VisitBritain CEO Patricia Yates told Parliament on Tuesday that Chinese visitor numbers would slowly build back to pre-Covid levels. Flight bookings from China to the UK are down 50% from 2019. Yates attributed that massive drop to Beijing not approving the UK for outbound group travel until August.
Chinese visitors were the second-highest spenders in the UK behind American tourists prior to the pandemic.
Next, Etihad Airways has plans for significant growth. The company aims to double its fleet and triple its passenger number by 2030, writes Reporter Ajay Awtaney.
Etihad Aviation Group CEO Antonoaldo Neves said the company plans to increase its fleet size to 150 aircraft. That’s a part of its growth plan named Project 2030, a year Etihad wants to fly 33 million passengers.
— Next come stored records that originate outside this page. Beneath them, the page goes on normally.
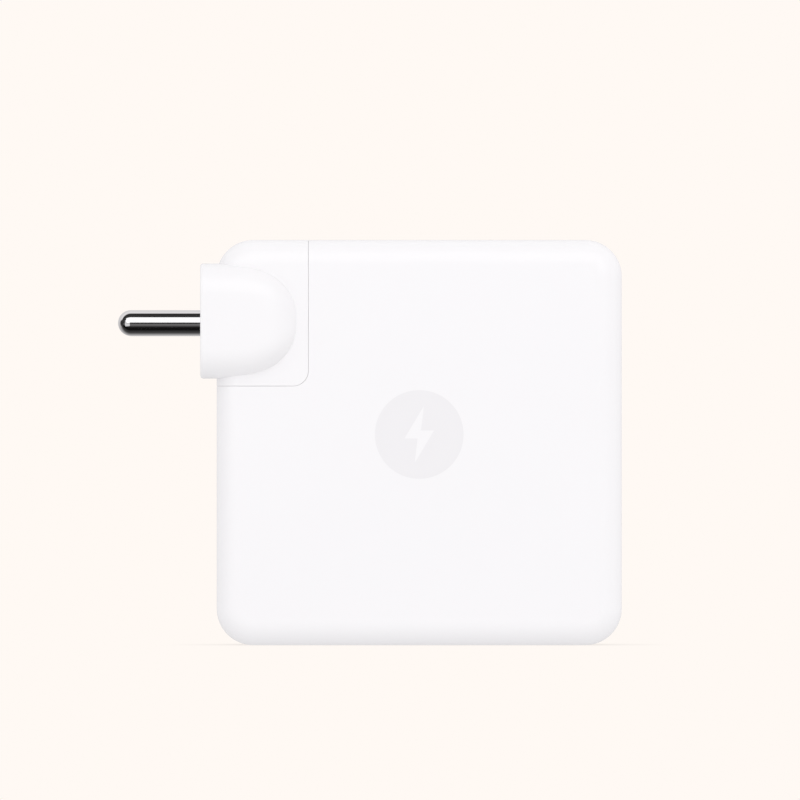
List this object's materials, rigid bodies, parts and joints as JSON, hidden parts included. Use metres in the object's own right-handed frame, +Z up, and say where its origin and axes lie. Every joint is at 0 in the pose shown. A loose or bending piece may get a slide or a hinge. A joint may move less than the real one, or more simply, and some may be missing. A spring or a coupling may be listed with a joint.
{
  "type": "laptop power adapter",
  "caption": "Square white USB-C laptop power adapter with a removable corner plug head that carries round mains pins.",
  "frame": {"origin": "centre of the narrow bottom face that the adapter can stand on, midway between its front and rear faces", "axes": "+X to the right seen from the front, away from the mains pins; +Y from the front face to the rear face; +Z up, the way the plug head slides off"},
  "size_m": [0.0995, 0.0356, 0.08],
  "materials": {
    "white_housing": "satin",
    "white_moulding": "satin",
    "retainer_plastic": "matte",
    "nickel_plate": "polished",
    "stud_steel": "satin",
    "socket_steel": "satin",
    "gold_plate": "satin",
    "header_tin": "satin",
    "contact_bronze": "satin",
    "tongue_black": "matte",
    "board_green": "satin",
    "lead_brown": "satin",
    "lead_blue": "satin",
    "lead_green": "satin",
    "fuse_ceramic": "matte",
    "fuse_nickel": "satin",
    "ferrite": "matte",
    "choke_ferrite": "satin",
    "copper_wire": "gloss",
    "winding_tape": "satin",
    "bobbin_plastic": "matte",
    "film_capacitor_grey": "matte",
    "epoxy_black": "matte",
    "capacitor_sleeve": "satin",
    "can_aluminium": "satin",
    "sheet_aluminium": "satin",
    "disc_blue": "satin",
    "coupler_white": "matte",
    "insulation_film": "satin",
    "thermal_pad": "matte"
  },
  "bodies": {
    "brick": {"front_shell": "white_housing", "rear_shell": "white_housing", "inlet_block": "white_moulding", "inlet_pin_front": "nickel_plate", "inlet_pin_rear": "nickel_plate", "latch_stud": "stud_steel", "usb_c_receptacle": "socket_steel", "usb_c_contacts": "gold_plate", "board_link_pins": "header_tin", "usb_c_tongue": "tongue_black", "main_board": "board_green", "output_board": "board_green", "inlet_lead_front": "lead_brown", "inlet_lead_rear": "lead_blue", "ground_lead": "lead_green", "fuse_body": "fuse_ceramic", "fuse_caps": "fuse_nickel", "transformer_core": "ferrite", "pfc_inductor_core": "ferrite", "choke_core": "choke_ferrite", "choke_windings": "copper_wire", "pfc_inductor_winding": "copper_wire", "transformer_winding": "winding_tape", "transformer_bobbin": "bobbin_plastic", "x_capacitor": "film_capacitor_grey", "bridge_rectifier": "epoxy_black", "switching_transistor_1": "epoxy_black", "switching_transistor_2": "epoxy_black", "controller_chip": "epoxy_black", "sync_rectifier": "epoxy_black", "power_delivery_chip": "epoxy_black", "bulk_capacitor_1": "capacitor_sleeve", "bulk_capacitor_2": "capacitor_sleeve", "bulk_capacitor_3": "capacitor_sleeve", "output_capacitor_1": "can_aluminium", "output_capacitor_2": "can_aluminium", "output_capacitor_3": "can_aluminium", "front_heat_spreader": "sheet_aluminium", "rear_heat_spreader": "sheet_aluminium", "primary_heat_sink": "sheet_aluminium", "y_capacitor": "disc_blue", "optocoupler": "coupler_white", "front_insulation": "insulation_film", "rear_insulation": "insulation_film", "transformer_pad": "thermal_pad"},
    "plug_head": {"plug_head_shell": "white_housing", "plug_head_insert": "white_moulding", "pin_retainer": "retainer_plastic", "plug_pin_front": "nickel_plate", "plug_pin_rear": "nickel_plate", "contact_strip_front": "contact_bronze", "contact_strip_rear": "contact_bronze", "contact_sleeve_front": "contact_bronze", "contact_sleeve_rear": "contact_bronze"}
  },
  "joints": [
    {"name": "plug_head_slide", "type": "slide", "parent": "brick", "child": "plug_head", "axis": [0, 0, 1], "range_m": [0, 0.042]}
  ]
}
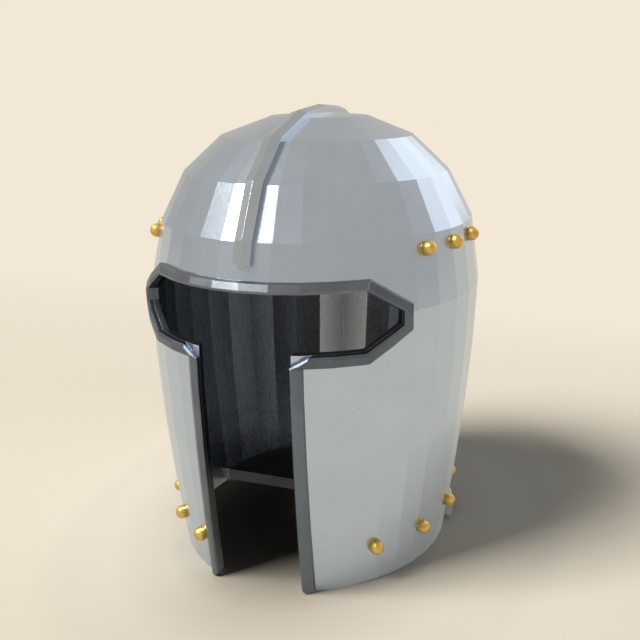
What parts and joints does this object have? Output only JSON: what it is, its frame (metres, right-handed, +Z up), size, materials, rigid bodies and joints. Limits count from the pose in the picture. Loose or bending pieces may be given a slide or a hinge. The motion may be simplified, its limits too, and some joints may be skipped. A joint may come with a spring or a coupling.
{
  "type": "barbute",
  "caption": "Steel barbute helmet with a T-shaped face opening, dark border, raised comb, brass rivets, leather lining and a flanged plate under the nape.",
  "frame": {"origin": "middle of the helmet's bounding box, on the surface that its rim stands on", "axes": "+Z up, -Y the way the face looks, +X the wearer's left"},
  "size_m": [0.2124, 0.2494, 0.2858],
  "materials": {
    "skull_steel": "polished, with soft wear",
    "comb_steel": "polished, with soft wear",
    "dark_steel": "blackened, worn bright at the edges",
    "brass": "hammered, slightly tarnished",
    "washer_brass": "dull",
    "lining_leather": "vegetable tanned, worn",
    "lace_leather": "waxed thong"
  },
  "bodies": {
    "root": {"skull_shell": "skull_steel", "comb": "comb_steel", "brow_border": "dark_steel", "left_eye_border": "dark_steel", "right_eye_border": "dark_steel", "left_cheek_border": "dark_steel", "right_cheek_border": "dark_steel", "brow_rivets": "brass", "brow_washers": "washer_brass", "lining_band": "lining_leather", "liner_tongue_1": "lining_leather", "liner_tongue_2": "lining_leather", "liner_tongue_3": "lining_leather", "liner_tongue_4": "lining_leather", "liner_tongue_5": "lining_leather", "liner_tongue_6": "lining_leather", "liner_tongue_7": "lining_leather", "liner_tongue_8": "lining_leather", "crown_lace": "lace_leather", "rim_rivets": "brass", "nape_bar": "dark_steel", "bar_pins": "dark_steel"}
  },
  "joints": []
}
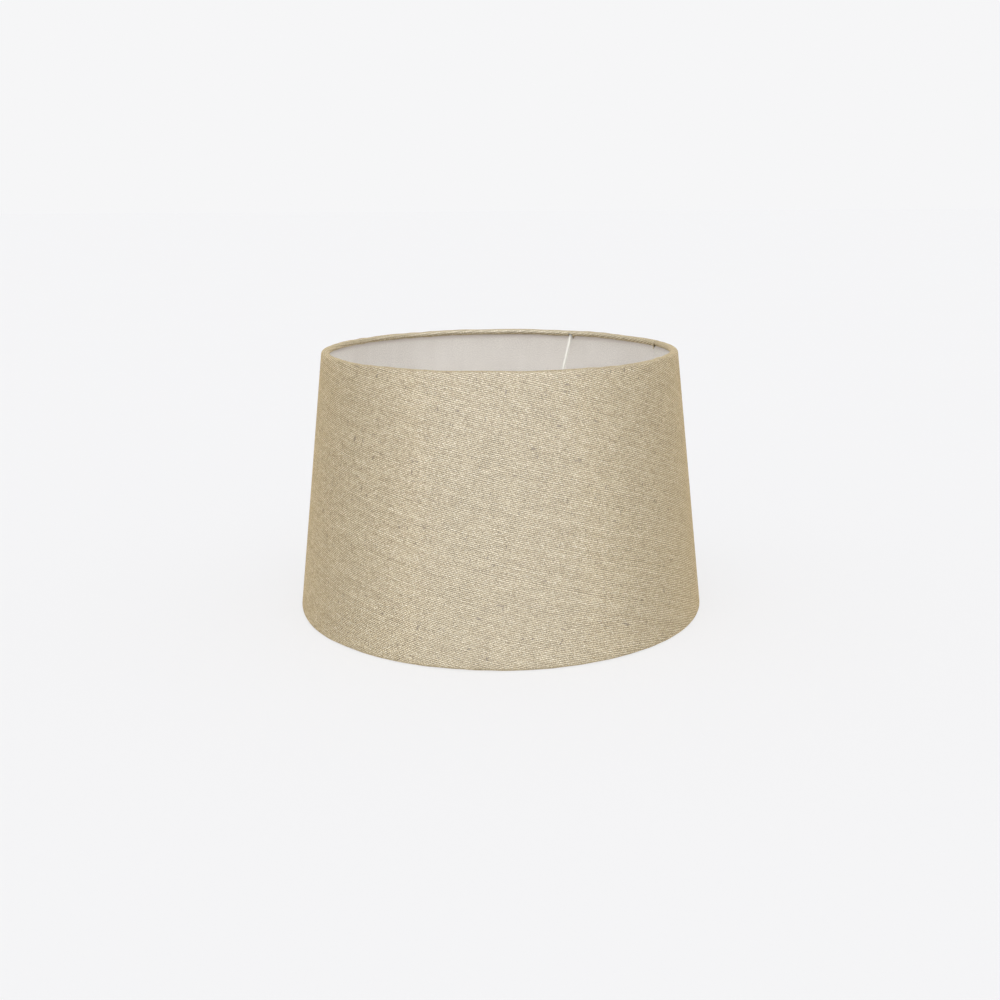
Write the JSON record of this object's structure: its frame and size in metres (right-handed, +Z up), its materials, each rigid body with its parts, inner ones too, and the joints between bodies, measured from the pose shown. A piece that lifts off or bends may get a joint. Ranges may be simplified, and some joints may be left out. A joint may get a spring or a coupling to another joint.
{
  "type": "lamp shade",
  "caption": "Tapered round fabric lamp shade with a stiff lining, rolled hems and a wire frame whose sloping arms carry a fitter ring for a lamp holder.",
  "frame": {"origin": "centre of the bottom edge, on the surface that the shade stands on", "axes": "+Z up along the shade's axis, from the wide bottom to the narrow top; -Y is the front"},
  "size_m": [0.35, 0.35, 0.2211],
  "materials": {
    "linen": "plain-woven natural linen with slubs",
    "liner": "smooth white film, slightly satin",
    "frame_paint": "white powder-coated steel wire",
    "tape": "translucent adhesive tape"
  },
  "bodies": {
    "root": {"top_ring": "frame_paint", "bottom_ring": "frame_paint", "frame_arm_1": "frame_paint", "frame_arm_2": "frame_paint", "frame_arm_3": "frame_paint", "fitter_ring": "frame_paint", "liner_panel": "liner", "linen_cover": "linen", "seam_tape": "tape", "top_ring_tape": "tape", "bottom_ring_tape": "tape"}
  },
  "joints": []
}
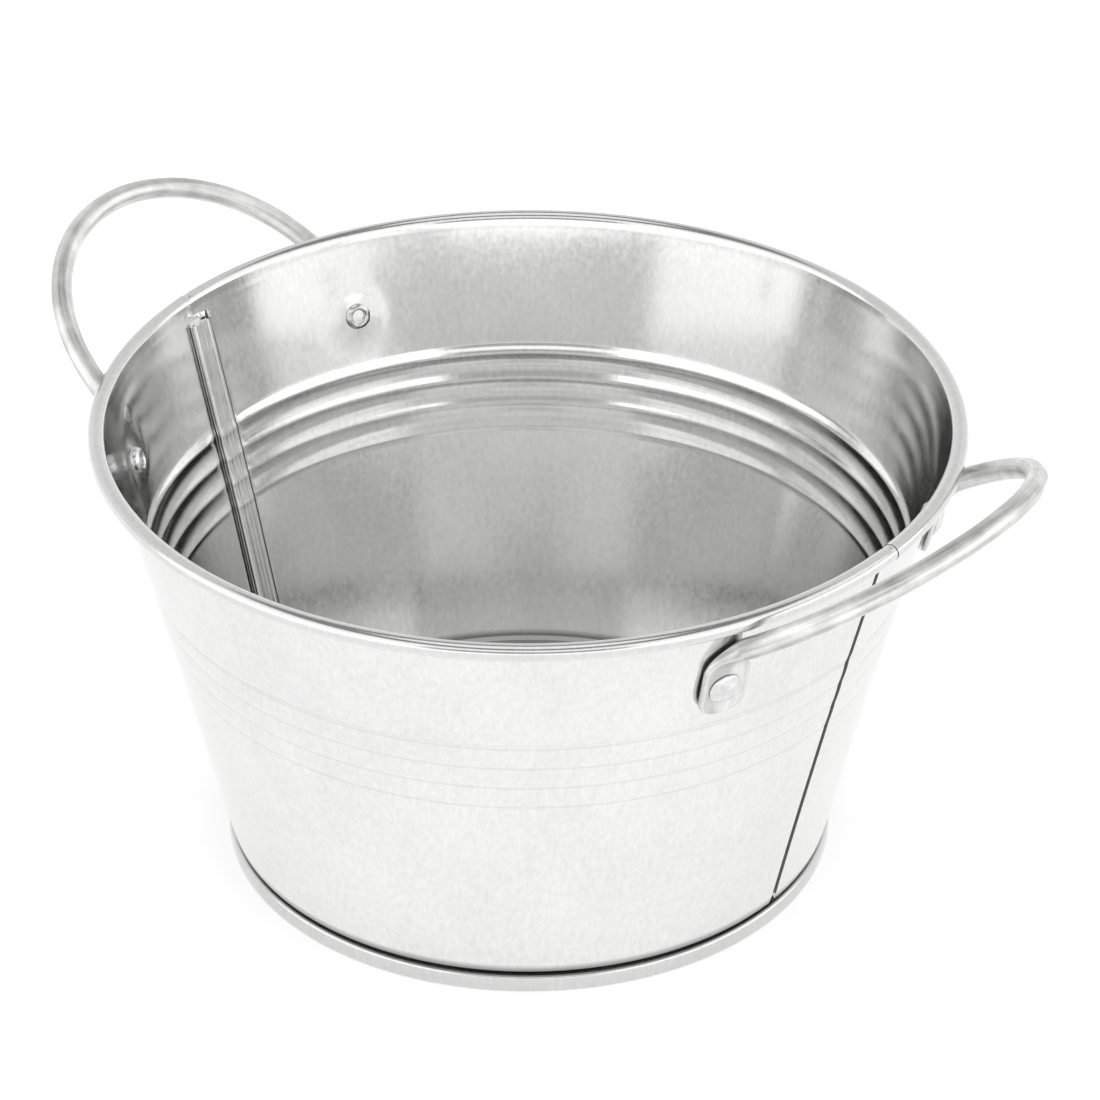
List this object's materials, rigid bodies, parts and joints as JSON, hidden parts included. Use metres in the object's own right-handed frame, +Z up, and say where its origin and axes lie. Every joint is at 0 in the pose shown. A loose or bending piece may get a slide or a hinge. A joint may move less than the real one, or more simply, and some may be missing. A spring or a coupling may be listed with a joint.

Awtaney reports the company expects to increase its number of partnerships over the next six months.
Finally, Japan has seen a major tourism boom recently. But tours and activities operators say they’re experiencing a capacity crunch in the country, writes Travel Experiences Reporter Selene Brophy.
The Japan National Tourism Organization said visitors to Japan topped pre-Covid levels for the first time in October. However, Wei-chun Liu, chief operating officer of experiences booking company KKday, said Japan has struggled to manage the surge in travel demand. Liu said KKday has seen constraints in areas such as bus and tour guide capacity.